How do you calculate LTV for pricing decisions?
Use expected future contribution margin: predicted revenue minus variable costs, returns, fraud, payment fees, and support costs over a defined horizon, discounted if needed. The key is consistency in definitions and continuous validation against realized outcomes.
Does personalized pricing increase churn risk?
It can if customers perceive unfairness or volatility. LTV-first programs reduce churn risk by enforcing fairness guardrails, limiting price swings, using transparent value-based levers (bundles, loyalty perks), and monitoring complaints and refunds as early warning signals.
What data should we avoid using in AI pricing models?
Avoid sensitive personal attributes and proxies that could create discriminatory outcomes. Limit use of granular location, demographic inferences, or third-party segments unless you can justify necessity, confirm consent, and demonstrate fairness and compliance through audits.
How quickly can we see results from LTV-first pricing?
You can often see near-term indicators (margin mix, conversion stability, complaint rate changes) within weeks, while reliable LTV impact typically requires longer measurement. Use holdouts and staged rollouts so you can show early progress without over-claiming long-term lift.
What’s the biggest mistake teams make with AI dynamic pricing?
Optimizing for short-term revenue while assuming LTV will take care of itself. The second biggest is weak governance—no guardrails, no reason codes, and no measurement plan—leading to customer backlash and internal mistrust.

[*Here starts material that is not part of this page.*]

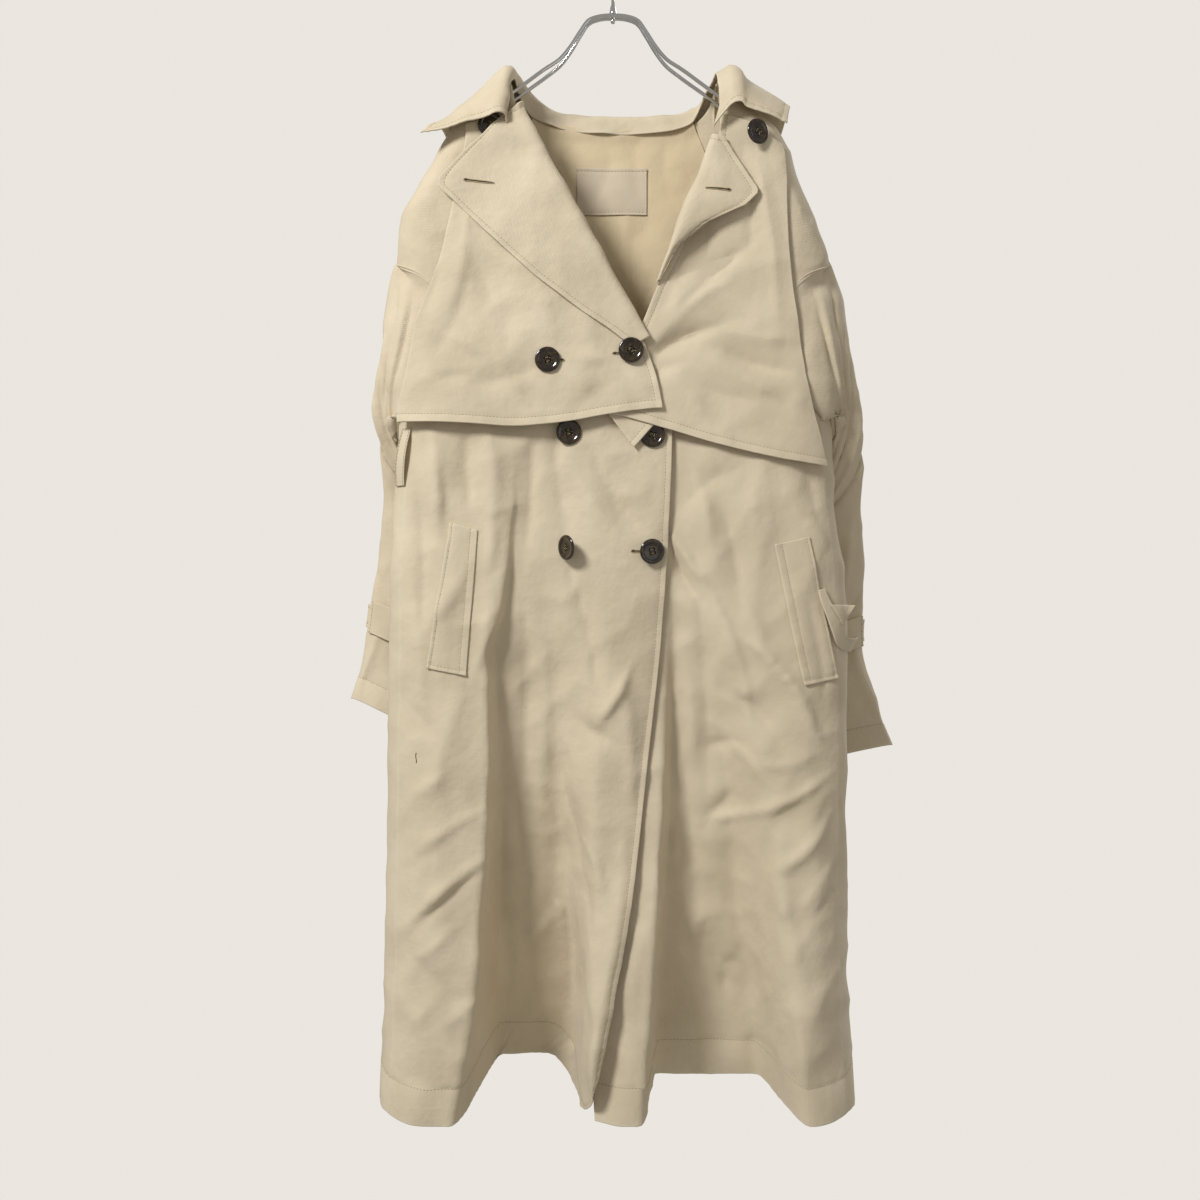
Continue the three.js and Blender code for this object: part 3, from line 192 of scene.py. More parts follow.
# Creases: soft troughs (-) and ridges (+), each along a line from one point to another on the cloth
# that bows to one side, with its width and height.
CREASE = "x0 z0 x1 z1 bow width high"
FRONT_CREASES = table(CREASE,
    # right front: pulls from the buttons and the flank of its middle column
    (-46, -655, -14, -800, 6, 9, -3.2), (-14, -815, 16, -762, -3, 5, 3.0),
    (-30, -820, -2, -838, 0, 7, -2.6), (36, -632, -20, -545, 5, 9, -2.6),
    (24, -640, -40, -560, 6, 10, 1.6), (-44, -640, -60, -480, 5, 12, -2.2),
    (-58, -860, -18, -1052, 6, 6, -3.0), (-34, -930, -8, -990, 3, 4, 1.8),
    (-96, -1050, -50, -1005, -5, 6, 2.0), (-108, -890, -88, -1000, 3, 8, -1.6),
    (-40, -1010, -38, -1110, 2, 6, -2.0), (-118, -1130, -114, -1010, 2, 4, 1.4),
    (5, -770, 18, -900, 6, 9, 1.8), (-8, -1060, 10, -930, -5, 8, 1.6),
    # right front: its outer column
    (-212, -958, -134, -905, 4, 6, 1.5), (-212, -1022, -130, -952, 4, 6, 2.2),
    (-208, -1030, -132, -962, 4, 5, -1.6), (-198, -1046, -160, -1015, -2, 5, 1.6),
    (-196, -1048, -150, -1096, 3, 7, -1.8), (-158, -1016, -138, -1050, 0, 6, -1.5),
    (-206, -1108, -180, -1080, -2, 6, 1.4), (-192, -1086, -172, -1120, 2, 6, -1.6),
    (-206, -1156, -172, -1172, 3, 8, 2.2), (-200, -580, -196, -715, 3, 10, -2.6),
    (-186, -525, -180, -610, 3, 9, 2.2), (-150, -520, -144, -600, -3, 11, -2.4),
    (-128, -520, -122, -610, 3, 11, 2.4), (-84, -515, -90, -640, 3, 13, -3.0),
    (-160, -780, -190, -900, 5, 14, 1.8), (-118, -610, -124, -668, -3, 6, 2.2),
    (-126, -690, -140, -765, 4, 7, 2.4),
    # broad hollows of the middle and of the left front
    (56, -650, -8, -1080, 4, 44, -4.6), (-40, -700, -30, -960, 6, 24, -1.8),
    (66, -700, 74, -1040, 4, 22, -3.4), (110, -820, 120, -1080, 8, 26, -2.6),
    (-172, -700, -176, -1120, 0, 22, 1.8), (196, -860, 206, -1140, 4, 20, 1.6),
    (-106, -880, -100, -1100, -3, 6, 1.6), (-92, -700, -96, -880, 5, 9, -2.0),
    (-70, -740, -78, -920, 4, 8, 1.6), (-60, -900, -66, -1060, 3, 7, -1.6),
    (-36, -860, -50, -930, 3, 5, 1.5), (-20, -940, -34, -1090, 3, 8, -1.8),
    (-150, -660, -190, -720, 4, 9, 1.6), (-208, -800, -160, -860, 5, 9, -1.4),
    (-204, -690, -196, -790, 3, 10, 1.6), (-160, -1100, -128, -1080, 3, 6, 1.4),
    (-210, -900, -170, -870, 3, 6, 1.2), (-176, -560, -168, -640, 2, 8, -1.6),
    # left front: pulls from the button, the pocket's long crease and the skirt
    (84, -560, 100, -640, 4, 9, 1.8), (112, -600, 128, -690, 4, 10, -1.8),
    (100, -700, 124, -790, 5, 7, 1.6), (70, -740, 84, -860, 3, 7, 1.5), (132, -690, 158, -760, 3, 8, 1.5),
    (200, -700, 214, -790, 2, 7, -1.6), (110, -1000, 134, -1090, 3, 8, 1.8),
    (126, -1110, 96, -1030, 2, 6, -1.6), (186, -1030, 216, -990, 3, 6, -1.4),
    (60, -900, 70, -1060, 3, 6, 1.5), (178, -1090, 190, -1170, 3, 7, 1.8),
    (152, -860, 200, -850, -4, 6, 1.3), (60, -620, 92, -672, -2, 4, 2.6),
    (58, -632, 86, -690, -2, 7, -3.2), (92, -672, 140, -838, 12, 5, 1.8),
    (78, -590, 120, -560, 4, 12, -2.0), (132, -730, 208, -830, 10, 6, 3.0),
    (122, -790, 164, -832, 8, 12, -3.0), (188, -800, 206, -828, 0, 4, 1.4),
    (96, -845, 130, -836, 2, 6, -1.6), (122, -838, 154, -880, 2, 4, 1.6),
    (100, -920, 218, -870, -7, 5, 2.6), (94, -928, 122, -892, 2, 7, -2.2),
    (158, -966, 218, -910, -8, 6, 2.6), (150, -1000, 168, -905, 4, 6, -1.8),
    (188, -1004, 220, -960, 2, 6, 1.5), (164, -1060, 218, -962, -5, 6, 1.6),
    (196, -1100, 216, -1064, 2, 7, 1.4), (160, -960, 176, -1012, -4, 10, 2.2),
    (84, -1010, 100, -1110, -4, 7, -2.4), (78, -1000, 88, -1046, 2, 7, 2.6),
    (114, -1102, 136, -1046, 3, 6, -2.2), (146, -1130, 166, -1072, 6, 10, 2.6),
    (150, -1140, 166, -1176, 3, 8, -2.2), (170, -1010, 196, -1150, 8, 16, 2.0),
    (84, -660, 96, -900, 5, 10, -2.0), (190, -540, 206, -600, 4, 13, -2.4),
    (150, -560, 148, -640, -4, 14, 1.8), (196, -610, 220, -640, 4, 9, 2.0),
    (20, -1100, 36, -1010, 6, 9, 2.2), (26, -1060, 24, -1160, 3, 9, -1.6))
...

AI-powered dynamic pricing can either extract short-term revenue or build durable customer value—the difference is the objective and the governance. When you optimize for long-term contribution margin, incorporate retention and cost-to-serve signals, and enforce fairness constraints, pricing becomes a strategic growth lever rather than a tactical lever. The takeaway: design your pricing engine to reward trust and repeat behavior, then prove impact with disciplined experiments.